AST transformation utilities for modifying tree structures.

Provides common transformations like normalization, simplification, and structural modifications.

Examples

# Lowercase all text
iex> Nasty.Utils.Transform.normalize_case(document, :lower)
%Nasty.AST.Document{...}

# Remove stop words
iex> Nasty.Utils.Transform.remove_stop_words(document)
%Nasty.AST.Document{...}

Summary

Functions

Filters tokens in the tree based on a predicate.

Flattens the tree to a sequence of tokens.

Converts all tokens to their lemma forms.

Merges consecutive tokens matching a predicate.

Normalizes text case for all tokens in the tree.

Applies a pipeline of transformations.

Removes punctuation tokens from the tree.

Replaces tokens matching a predicate with a new token.

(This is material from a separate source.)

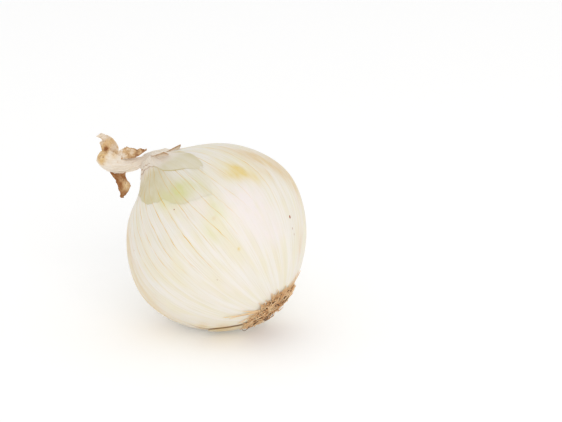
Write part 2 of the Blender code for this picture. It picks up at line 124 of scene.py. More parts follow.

Validates that a transformation is reversible by round-tripping.

Functions

filter_tokens(node, predicate)

@spec filter_tokens(term(), (Nasty.AST.Token.t() -> boolean())) :: term()

Filters tokens in the tree based on a predicate.

Tokens that don't match the predicate are removed from their parent structures.

Examples

iex> keep_nouns = fn token -> token.pos_tag == :noun end
iex> Nasty.Utils.Transform.filter_tokens(document, keep_nouns)
%Nasty.AST.Document{...}

flatten_to_tokens(node)

@spec flatten_to_tokens(term()) :: [Nasty.AST.Token.t()]

Flattens the tree to a sequence of tokens.

Examples

iex> Nasty.Utils.Transform.flatten_to_tokens(document)
[%Nasty.AST.Token{}, ...]

lemmatize(node)

@spec lemmatize(term()) :: term()

Converts all tokens to their lemma forms.

Examples

iex> Nasty.Utils.Transform.lemmatize(document)
%Nasty.AST.Document{...}

merge_tokens(node, predicate)

@spec merge_tokens(term(), (Nasty.AST.Token.t() -> boolean())) :: term()

Merges consecutive tokens matching a predicate.

Examples

iex> is_propn? = fn token -> token.pos_tag == :propn end
iex> Nasty.Utils.Transform.merge_tokens(document, is_propn?)
%Nasty.AST.Document{...}

normalize_case(node, case_type)

@spec normalize_case(term(), :lower | :upper | :title) :: term()

Normalizes text case for all tokens in the tree.

Options:

  • :lower - Convert to lowercase
  • :upper - Convert to uppercase
  • :title - Convert to title case

Examples

iex> Nasty.Utils.Transform.normalize_case(document, :lower)
%Nasty.AST.Document{...}

pipeline(node, transformations)

@spec pipeline(term(), [(term() -> term())]) :: term()

Applies a pipeline of transformations.

Examples

iex> pipeline = [
...>   &Nasty.Utils.Transform.normalize_case(&1, :lower),
...>   &Nasty.Utils.Transform.remove_punctuation/1,
...>   &Nasty.Utils.Transform.remove_stop_words/1
...> ]
iex> Nasty.Utils.Transform.pipeline(document, pipeline)
%Nasty.AST.Document{...}

remove_punctuation(node)

@spec remove_punctuation(term()) :: term()

Removes punctuation tokens from the tree.

Examples

iex> Nasty.Utils.Transform.remove_punctuation(document)
%Nasty.AST.Document{...}

remove_stop_words(node, stop_words \\ default_stop_words())

@spec remove_stop_words(term(), [String.t()]) :: term()

Removes stop words from the tree.

Examples

iex> stop_words = ["the", "a", "an", "is", "are"]
iex> Nasty.Utils.Transform.remove_stop_words(document, stop_words)
%Nasty.AST.Document{...}

replace_tokens(node, predicate, replacer)

@spec replace_tokens(
  term(),
  (Nasty.AST.Token.t() -> boolean()),
  (Nasty.AST.Token.t() ->
     Nasty.AST.Token.t())
) :: term()

Replaces tokens matching a predicate with a new token.

Examples

iex> replacer = fn token -> %{token | text: "[MASK]"} end
iex> predicate = fn token -> token.pos_tag == :propn end
iex> Nasty.Utils.Transform.replace_tokens(document, predicate, replacer)
%Nasty.AST.Document{...}

round_trip_test(node, transform)

@spec round_trip_test(term(), (term() -> term())) ::
  {:ok, term()} | {:error, String.t()}

Validates that a transformation is reversible by round-tripping.

Examples

iex> Nasty.Utils.Transform.round_trip_test(document, &Nasty.Utils.Transform.normalize_case(&1, :lower))
{:ok, transformed}